- Directive -
Quote every line of the material beneath this one.

- Material -
----

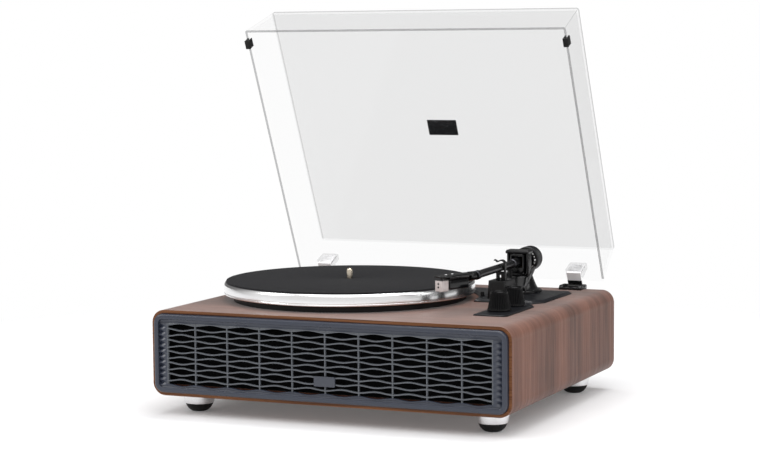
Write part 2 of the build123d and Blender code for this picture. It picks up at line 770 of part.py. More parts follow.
with BuildPart() as knob_plate:
    with BuildSketch(Plane.XY.offset(DECK_Z)) as knob_outline:
        with BuildLine():
            Polyline(
                (knob_plate_left, knob_plate_front),
                (knob_plate_right - 3, knob_plate_front),
                (knob_plate_right, knob_plate_front + 6),
                (knob_plate_right, CABINET_Y - 13),
                (plate_right - 12, knob_plate_back),
                (knob_plate_left, knob_plate_back),
                close=True,
            )
        make_face()
        fillet(knob_outline.vertices(), radius=1.2)
        with Locations(*[(KNOB_X, y) for y in KNOB_YS]):
            Circle(4.7, mode=Mode.SUBTRACT)
    extrude(amount=KNOB_PLATE_TOP - DECK_Z)
    chamfer(knob_plate.faces().sort_by(Axis.Z)[-1].edges().filter_by(GeomType.LINE), length=0.8)

STEM_RADIUS = 3.0
KNOB_GAP = 0.5
knob_bottom = KNOB_PLATE_TOP + KNOB_GAP
knob_top = knob_bottom + KNOB_HEIGHT
stem_bottom = CEILING_Z - 8.0

with BuildPart() as potentiometers:
    for knob_y in KNOB_YS:
        with BuildSketch(upright(KNOB_X, knob_y)):
            with BuildLine():
                Polyline(
                    (0, CEILING_Z - 11),
                    (8.5, CEILING_Z - 11),
                    (8.5, CEILING_Z),
                    (4.6, CEILING_Z),
                    (4.6, KNOB_PLATE_TOP),
                    (STEM_RADIUS + SHAFT_CLEARANCE, KNOB_PLATE_TOP),
                    (STEM_RADIUS + SHAFT_CLEARANCE, stem_bottom - 0.4),
                    (0, stem_bottom - 0.4),
                    close=True,
                )
            make_face()
        revolve(axis=vertical_axis(KNOB_X, knob_y))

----

- Completed task -
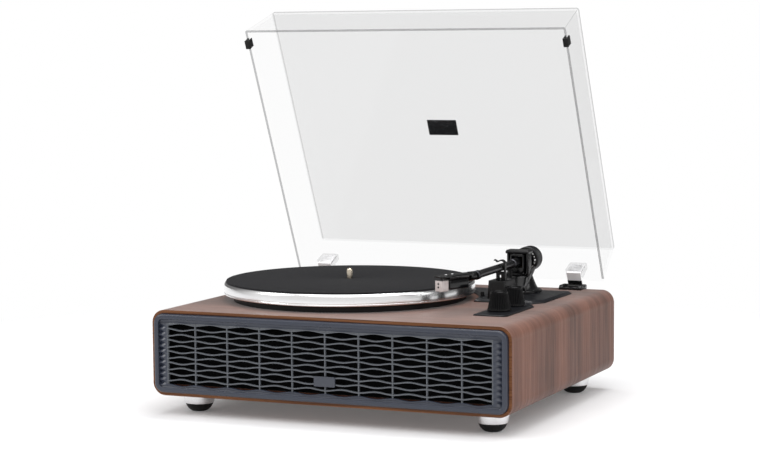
Write part 2 of the build123d and Blender code for this picture. It picks up at line 770 of part.py. More parts follow.
with BuildPart() as knob_plate:
    with BuildSketch(Plane.XY.offset(DECK_Z)) as knob_outline:
        with BuildLine():
            Polyline(
                (knob_plate_left, knob_plate_front),
                (knob_plate_right - 3, knob_plate_front),
                (knob_plate_right, knob_plate_front + 6),
                (knob_plate_right, CABINET_Y - 13),
                (plate_right - 12, knob_plate_back),
                (knob_plate_left, knob_plate_back),
                close=True,
            )
        make_face()
        fillet(knob_outline.vertices(), radius=1.2)
        with Locations(*[(KNOB_X, y) for y in KNOB_YS]):
            Circle(4.7, mode=Mode.SUBTRACT)
    extrude(amount=KNOB_PLATE_TOP - DECK_Z)
    chamfer(knob_plate.faces().sort_by(Axis.Z)[-1].edges().filter_by(GeomType.LINE), length=0.8)

STEM_RADIUS = 3.0
KNOB_GAP = 0.5
knob_bottom = KNOB_PLATE_TOP + KNOB_GAP
knob_top = knob_bottom + KNOB_HEIGHT
stem_bottom = CEILING_Z - 8.0

with BuildPart() as potentiometers:
    for knob_y in KNOB_YS:
        with BuildSketch(upright(KNOB_X, knob_y)):
            with BuildLine():
                Polyline(
                    (0, CEILING_Z - 11),
                    (8.5, CEILING_Z - 11),
                    (8.5, CEILING_Z),
                    (4.6, CEILING_Z),
                    (4.6, KNOB_PLATE_TOP),
                    (STEM_RADIUS + SHAFT_CLEARANCE, KNOB_PLATE_TOP),
                    (STEM_RADIUS + SHAFT_CLEARANCE, stem_bottom - 0.4),
                    (0, stem_bottom - 0.4),
                    close=True,
                )
            make_face()
        revolve(axis=vertical_axis(KNOB_X, knob_y))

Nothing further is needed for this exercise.